Culprit 5: long XPath

What it looks like:

await page.locator('xpath=//*[@id="root"]/div/div[2]/main/section[3]/form/button[2]').click()

Why it breaks:

Long XPath compounds every fragility above. It depends on tree structure, on positions, on element types, on attribute values. Any of those changes invalidates the path. And worst of all: long XPath is what test recorders generate when they can't find a stable identifier, which means it's a signal that no stable identifier exists on this element.

Your test recorder isn't being lazy. It's telling you the dev didn't make this element testable.

Verdict: code smell at the element level, not at the test level. The fix isn't a better XPath, it's a better element.

What "contractual" looks like

Three patterns survive refactors, framework migrations, and copy changes:

Selector	Why it survives
`data-testid` (or `data-cy`, `data-test`)	Purpose-built for tests. Nobody styles it, localizes it, or renames it for marketing reasons.
Hand-written stable `id`	A real `id` that the dev treats as a contract (not auto-generated by a library).
`aria-label` owned by the accessibility team	The a11y team has a vested interest in keeping it stable. Bonus: improves a11y at the same time.

If your selector strategy doesn't lean primarily on those three, your test suite is on borrowed time.

The fix isn't more locator engineering. It's testability culture.

The trap most teams fall into when they realize their selectors are fragile: they spend a week refactoring tests to use "smarter" CSS paths or more flexible XPath. They feel productive. The fragility comes back next sprint.

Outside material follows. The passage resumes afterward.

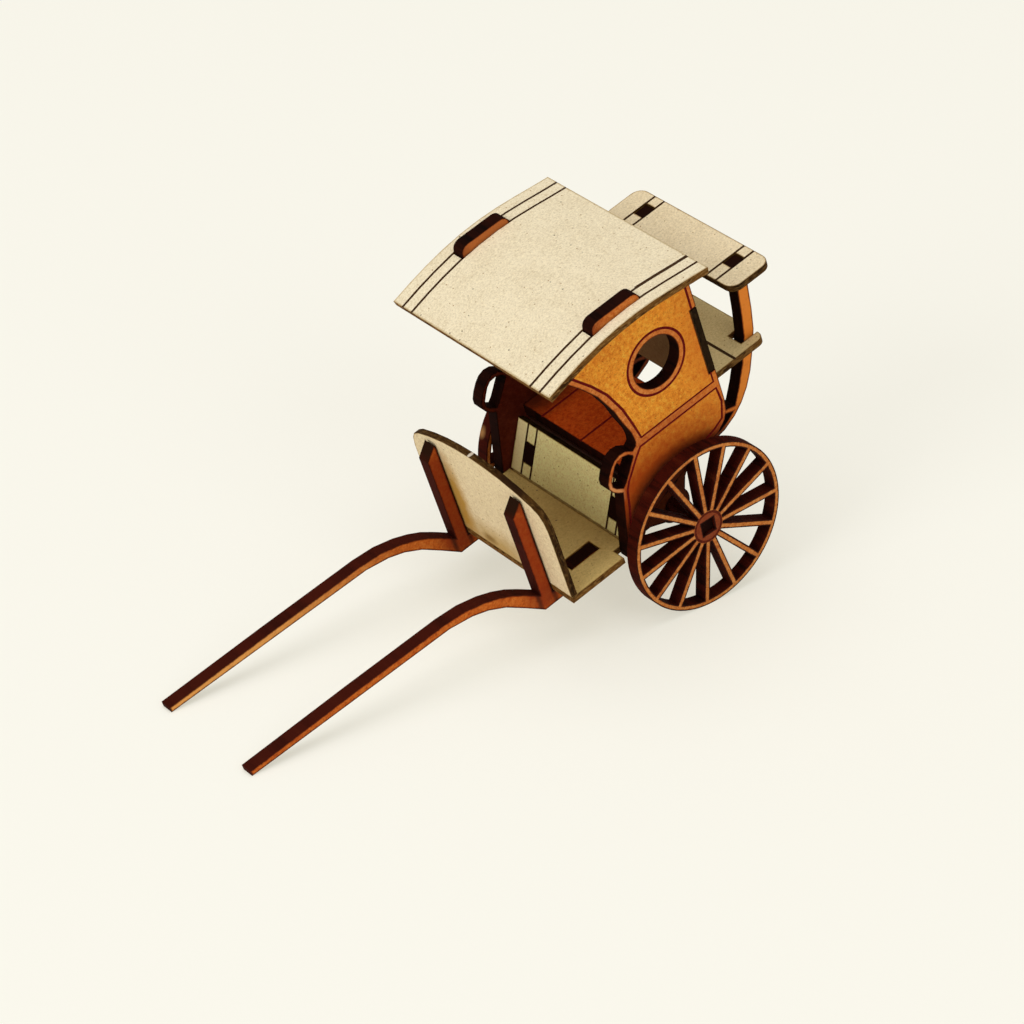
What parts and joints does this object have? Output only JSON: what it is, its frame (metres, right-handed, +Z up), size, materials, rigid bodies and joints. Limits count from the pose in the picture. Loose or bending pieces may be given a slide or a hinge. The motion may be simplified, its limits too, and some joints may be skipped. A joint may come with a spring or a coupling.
{
  "type": "hansom cab model",
  "caption": "Flat-pack model of a two-wheeled hansom cab, resting on its wheels and shaft tips, with a rear driver's seat.",
  "frame": {"origin": "on the floor under the middle of the model's length and width", "axes": "+X towards the shaft tips, +Y to the cab's left, +Z up"},
  "size_m": [0.0872, 0.0354, 0.0528],
  "materials": {
    "frame_left": "matte",
    "frame_right": "matte",
    "side_panel_left": "matte",
    "side_panel_right": "matte",
    "seat_board": "matte",
    "wheel_left": "matte",
    "wheel_right": "matte",
    "axle": "matte",
    "floor": "matte",
    "dashboard": "matte",
    "seat_riser": "matte",
    "rear_wall": "matte",
    "roof": "matte",
    "driver_seat": "matte",
    "driver_footboard": "matte"
  },
  "bodies": {
    "cab": {"frame_left": "frame_left", "frame_right": "frame_right", "side_panel_left": "side_panel_left", "side_panel_right": "side_panel_right", "seat_board": "seat_board", "floor": "floor", "dashboard": "dashboard", "seat_riser": "seat_riser", "rear_wall": "rear_wall", "roof": "roof", "driver_seat": "driver_seat", "driver_footboard": "driver_footboard"},
    "wheelset": {"wheel_left": "wheel_left", "wheel_right": "wheel_right", "axle": "axle"}
  },
  "joints": [
    {"name": "wheelset_spin", "type": "hinge", "parent": "cab", "child": "wheelset", "pos_m": [-0.02861, 0, 0.01275], "axis": [0, 1, 0], "continuous": true}
  ]
}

The real fix is less glamorous. It's making testability a shared concern between dev and QA, with three rules:

New code adds data-testid (or aria-label) on every interactive element that QA actually touches. Reviewers reject PRs that don't.
When a test breaks, the fix isn't a better selector. It's asking the dev to add a stable handle, then updating the test. One ticket, two minutes of dev time, permanent fix.
Use a tool to audit what's missing instead of inspecting every element by hand. TestID Hunter records a QA session, ranks every interacted element by selector stability (Solid / Usable / Weak), and generates a ready-to-paste ticket for the dev: "add these data-testid to component X to stabilize the signup flow."

That third point matters because manual auditing doesn't scale past 5-6 flows. You'll skip it, hit Monday morning chaos, and conclude "Playwright is flaky" all over again.

The bottom line

Stop looking for a better framework. Start looking for a better contract.

A selector that survives the next refactor is the one your dev signed up to keep stable. Everything else, no matter how clever, is borrowing time from your future self.